"Survival of the fittest" originally referred to natural selection in biological systems, but new research from Brookhaven National Laboratory and Stony Brook University scientists shows that this evolutionary theory also applies to technological systems.
Computational biologist Sergei Maslov, a research staff member in Brookhaven National Laboratory (BNL), holding appointments with Stony Brook University's Department of Physics and Astronomy and Laufer Center for Physical and Quantitative Biology, worked with Tin Yau Pang, a graduate student in the Department of Physics and Astronomy at Stony Brook, to compare the frequency with which components "survive" in two complex systems: bacterial genomes and operating systems on Linux computers. Their work, "Universal distribution of component frequencies in biological and technological systems," was published in the April 9 edition of Proceedings of the National Academy of Sciences. Dr. Maslov, who received his PhD in Physics from Stony Brook in 1996, discussed the discovery on NPR's Marketplace Tech.

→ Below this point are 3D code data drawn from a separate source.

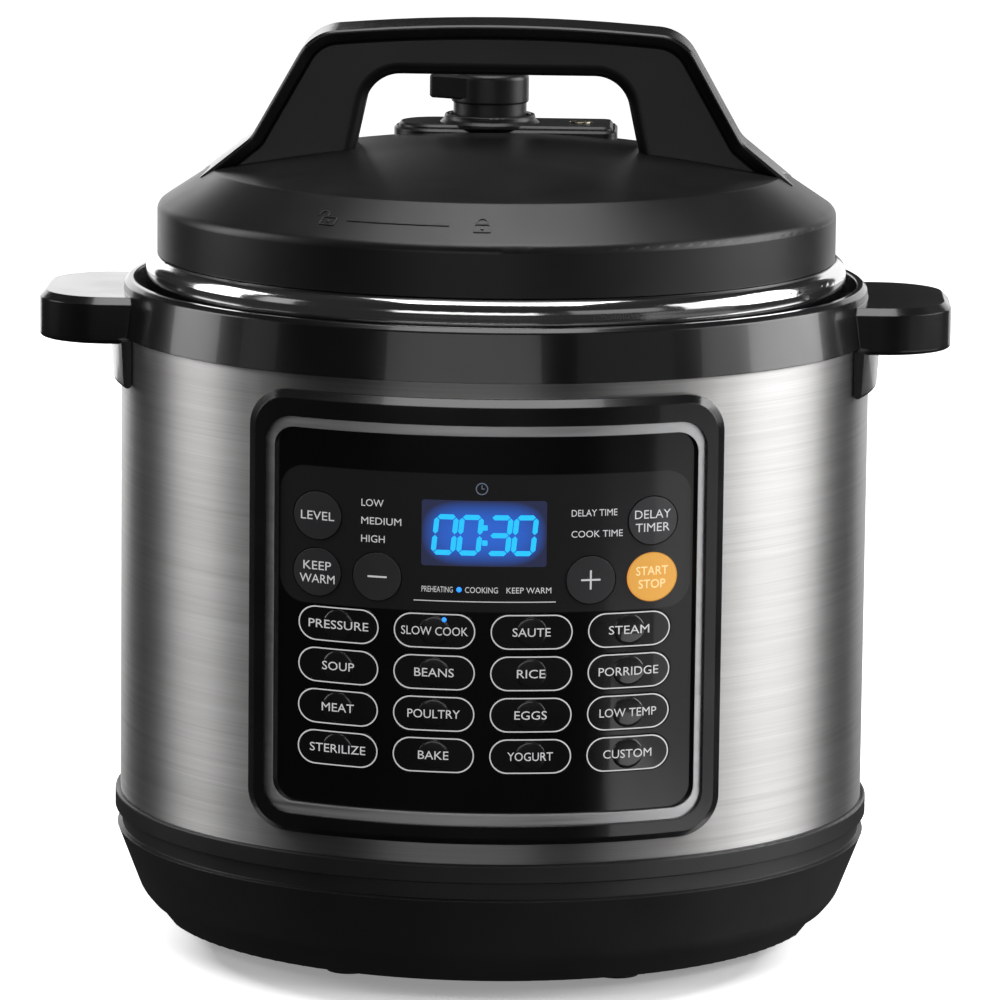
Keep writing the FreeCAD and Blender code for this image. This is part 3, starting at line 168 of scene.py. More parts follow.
def shaded(color, factor, lift=0.0):
    """A colour made darker or lighter."""
    return tuple(min(1.0, channel * factor + lift) for channel in color)


def brushed_steel(name, dark, light, smooth, rough, anisotropy):
    """Stainless steel brushed round the vertical axis, with long fine streaks."""
    finish = Finish(name, metallic=1.0, anisotropy=anisotropy, anisotropic_turn=BRUSHING_TURN)
    fine = finish.marks_round_axis(14.0, 2600.0, 3.0, 0.65)
    broad = finish.marks_round_axis(5.0, 520.0)
    cloud = finish.noise(9.0)
    streak = finish.add(finish.multiply(fine, 0.6), finish.multiply(broad, 0.4))
    finish.paint(finish.tint(finish.spread_noise(streak, 0.0, 1.0), dark, light))
    finish.roughen(finish.add(finish.spread_noise(streak, smooth, rough), finish.spread(cloud, -0.02, 0.02)))
    tangent = finish.node("Tangent", direction_type="RADIAL", axis="Z").outputs[0]
    finish.feed(finish.shader.inputs["Tangent"], tangent)
    finish.relief(streak, strength=0.1, depth=0.05 * MM, bevel=0.3 * MM)
    return finish.material


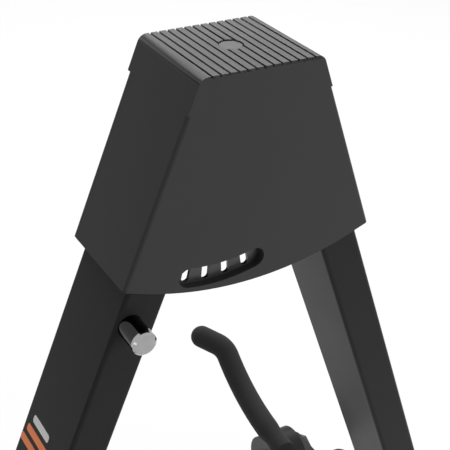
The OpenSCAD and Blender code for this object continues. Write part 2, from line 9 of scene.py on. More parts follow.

Maslov and Pang set out to determine not only why some specialized genes or computer programs are very common while others are fairly rare, but to see how many components in any system are so important that they can't be eliminated.
"If a bacteria genome doesn't have a particular gene, it will be dead on arrival," Maslov said. "How many of those genes are there? The same goes for large software systems. They have multiple components that work together and the systems require just the right components working together to thrive.'"
Using data from the massive sequencing of bacterial genomes, now a part of the Department of Energy's Systems Biology Knowledgebase (KBase), the researchers examined the frequency of occurrence of genes in genomes of 500 bacterial species and found a surprising similarity with the frequency of installation of 200,000 Linux packages on more than 2 million individual computers. Linux is an open source software collaboration that allows designers to modify source code to create programs for public use.
The most frequently used components in both the biological and computer systems are those that allow for the most descendants. That is, the more a component is relied upon by others, the more likely it is to be required for full functionality of a system.
It may seem logical, but the surprising part of this finding is how universal it is.
"It is almost expected that the frequency of usage of any component is correlated with how many other components depend on it," said Maslov. "But we found that we can determine the number of crucial components -- those without which other components couldn't function -- by a simple calculation that holds true both in biological systems and computer systems."
For both the bacteria and the computing systems, take the square root of the interdependent components and you can find the number of key components that are so important that not a single other piece can get by without them.
The finding applies equally to these complex networks because they are both examples of open access systems with components that are independently installed.
"Bacteria are the ultimate BitTorrents of biology," he said, referring to a popular file-sharing protocol. "They have this enormous common pool of genes that they are freely sharing with each other. Bacterial systems can easily add or remove genes from their genomes through what's called horizontal gene transfer, a kind of file sharing between bacteria," Maslov said.
The same goes for Linux operating systems, which allow free installation of components built and shared by a multitude of designers independently of one another. The theory wouldn't hold true for, say, a Windows operating system, which only runs proprietary programs.